Over the last year, around 150 students have signed up to take classes from Gallahan and Miser, who are both certified yoga instructors. They also employ two other instructors to teach classes.
Those classes are offered every day, and include techniques geared toward beginners and more advanced students. They offer gentle yoga, chair yoga, women's dance yoga and core fusion, as well as a meditation class.
Gallahan said it's been remarkable to watch students become healthier and more flexible through the studio, especially the many senior citizens who have signed up for classes. In fact, the most popular class they offer is chair yoga, which is geared towards older people.
She said one woman in her 80s couldn't bend over to untie her shoes, so she always wore them during practices. Within a few weeks, she was flexible enough to reach down to her feet.
"Seeing things like that makes you feel even more excited that we're here and providing an opportunity for people to explore yoga and improve their health through practicing it," Gallahan said.
The yoga studio has gained a strong following over the last year, and that's kind of surprising, she said, considering she and Miser had never even considered opening a studio before they randomly met during a yoga class in Logansport a couple of years ago.
The two had known each other as kids when they both performed with the Peru Amateur Circus in the 1990s. After that, they went their separate ways, and never saw each other again until Miser walked into the same class Gallahan was taking.
Gallahan said she had started doing yoga a couple of years earlier to help treat the aches and pains she accumulated as a marathon runner. Since 2003, she has completed 11 full marathons. Her most recent run was two years ago in New York City.
Over the years, all that running took a toll on her body, she said.
"I was broken," Gallahan said. "I had run so many miles without really taking care of myself, and I had lots of aches and pains. I needed to heal my body. It hurt to run. It hurt to walk. Yoga helped with that immensely."
Miser said she and Gallahan instantly reconnected over their passion for yoga despite a 20-year gap since they had last seen each other. Soon, they were taking classes to become certified instructors, but they still had no intention of opening their own studio.
That changed when one of them made a flippant remark about opening one in Peru.
"The conversation started with, 'Wouldn't it be nice if there was a studio in Peru?'" Gallahan said. "That conversation led to another one. Before we knew it, we were looking at properties and space. Then it happened. It's hard to believe that we've been here for a year now."
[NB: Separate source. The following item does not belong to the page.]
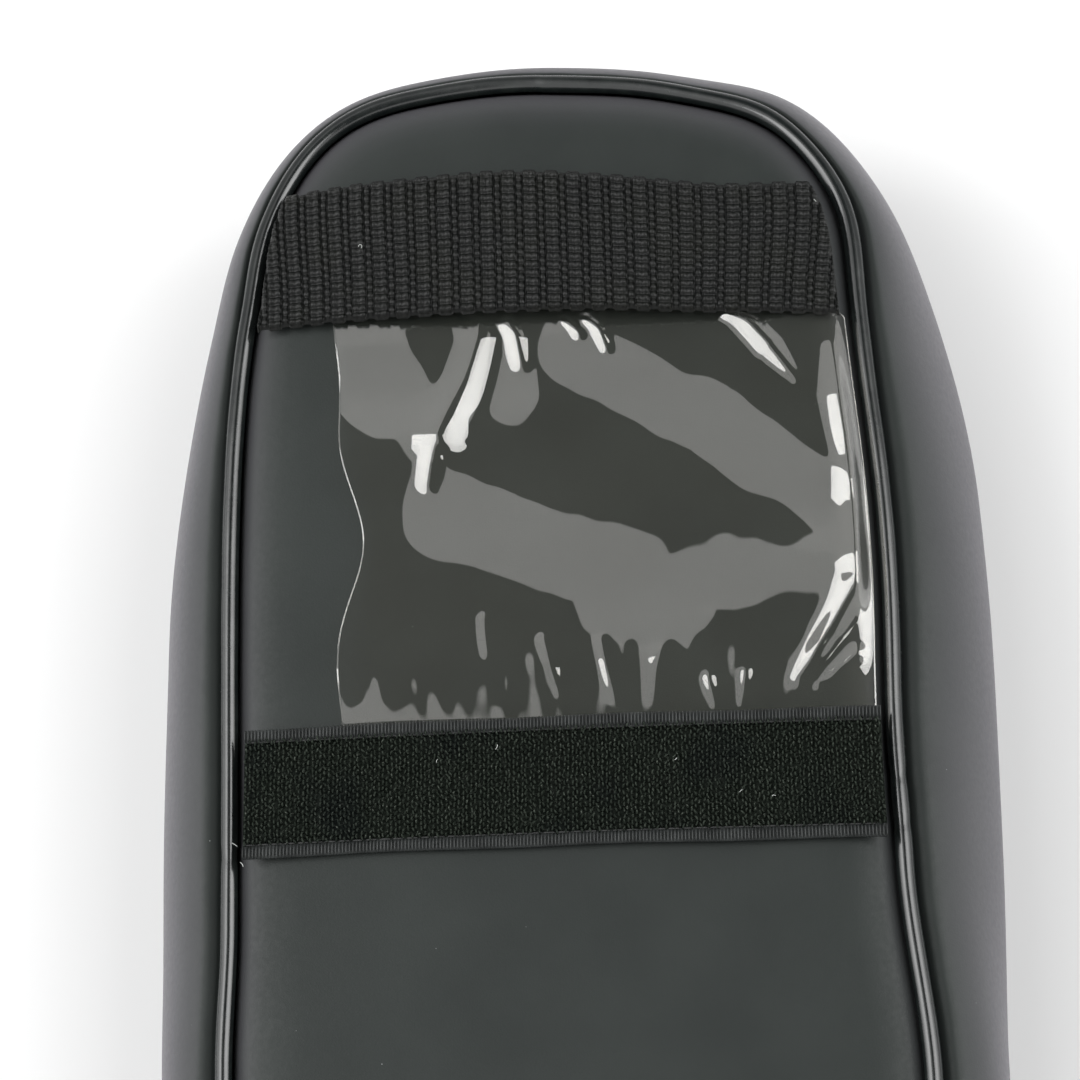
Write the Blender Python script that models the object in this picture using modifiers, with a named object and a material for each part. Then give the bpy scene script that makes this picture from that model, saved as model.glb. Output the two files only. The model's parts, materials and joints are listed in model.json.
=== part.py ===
"""Soft motorcycle tank bag: a padded lid over a bulging side wall, closed by a long zip.

Units are metres, +Z is up and +Y points to the narrow end. The origin is the middle of the
underside. The lid half turns up about a fabric hinge across the narrow end, and two zip
sliders meet at the middle of the wide end.
"""

import math

import bmesh
import bpy
from mathutils import Matrix, Vector

MM = 0.001

# Seam outline, where the lid's piping runs, seen from above.
SEAM_HALF_WIDTH = 64 * MM
WIDEST_Y = -33 * MM
FRONT_LENGTH = 161 * MM  # from the widest line to the narrow end
FRONT_POWER = 4.4  # superellipse exponent of the narrow end
REAR_Y = -128 * MM
CROWN_RADIUS = 85 * MM  # the wide end is one arc between two corner arcs
CORNER_RADIUS = 28 * MM
CROWN_Y = REAR_Y + CROWN_RADIUS
CORNER_X = SEAM_HALF_WIDTH - CORNER_RADIUS
CORNER_Y = CROWN_Y - math.sqrt((CROWN_RADIUS - CORNER_RADIUS) ** 2 - CORNER_X**2)
CORNER_TURN = math.asin(CORNER_X / (CROWN_RADIUS - CORNER_RADIUS))

# Side wall: half an ellipse outside the seam outline.
BULGE = 17.5 * MM
MIDDLE_Z = 30 * MM
HALF_HEIGHT = 27.5 * MM
SKIN = 1.5 * MM
CLOTH = 0.6 * MM
CLEARANCE = 0.3 * MM

# Zip, in the wall's own directions: u out of the wall, v up along it, both from the zip line.
ZIP_Z = 17 * MM
ZIP_GAP = 5 * MM  # from the zip line to each cut edge of the wall
TEETH_IN = -3.2 * MM
TEETH_OUT = -1.0 * MM
TEETH_SLIT = 0.6 * MM
TEETH_HEIGHT = 2.4 * MM
TAPE_WIDTH = 6.4 * MM
HINGE_HALF_WIDTH = 34 * MM

# Top seam and lid layers.
BEAD_RADIUS = 2.1 * MM
TOP_BEAD_Z = 58 * MM
LID_Z = 60.5 * MM
FOAM_THICKNESS = 3.6 * MM
FLANGE_LENGTH = 8.5 * MM
FLANGE_THICKNESS = 1.0 * MM

# Base layers.
BASE_BEAD_OFFSET = 6.5 * MM
BASE_BEAD_Z = 3.2 * MM
BOARD_THICKNESS = 4 * MM
MAGNET_RADIUS = 12 * MM
MAGNET_THICKNESS = 3.4 * MM
MAGNET_X = 36 * MM
MAGNET_FRONT_Y = 78 * MM
MAGNET_REAR_Y = -76 * MM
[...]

Before they even opened the studio, she and Miser sat down and wrote out a mission statement, which stated, "Joyful Yoga's mission is to create and support a community within Peru where the wisdom, wellness, and joy of yoga is accessible to all."
Gallahan said they've stuck to that mission, despite the fact that they haven't made a dime since the studio opened. She said the class fees they charge have generated enough revenue to pay the rent and the two other instructors, but she and Miser have only broken even.
But that's better than what they expected. Gallahan said they both had pledged to pour their own money into the business for two years to keep it open if it wasn't turning a profit.
"The entire goal was to just bring yoga to our hometown and make it accessible to all," she said. "We both just had such great results from taking yoga as practitioners that we knew there was so much more to it. We wanted to share that with people and make it available."
The two have also had to make the yoga studio work around their other full-time jobs. Miser not only sometimes travels as a human cannonball. She's also a nurse in Logansport. Gallahan frequently travels for her full-time job as an administrator for a senior-living company.
Miser said it can get stressful managing so many gigs, but that's one of the big reasons she does yoga - to manage the stress.
The other big reason? Taking the edge off after getting fired out of a cannon.
"I think the most awesome thing is you can get shot out of a cannon without any aches or pains," Miser said. "That's the proof in the pudding. You can't get more evidence than that."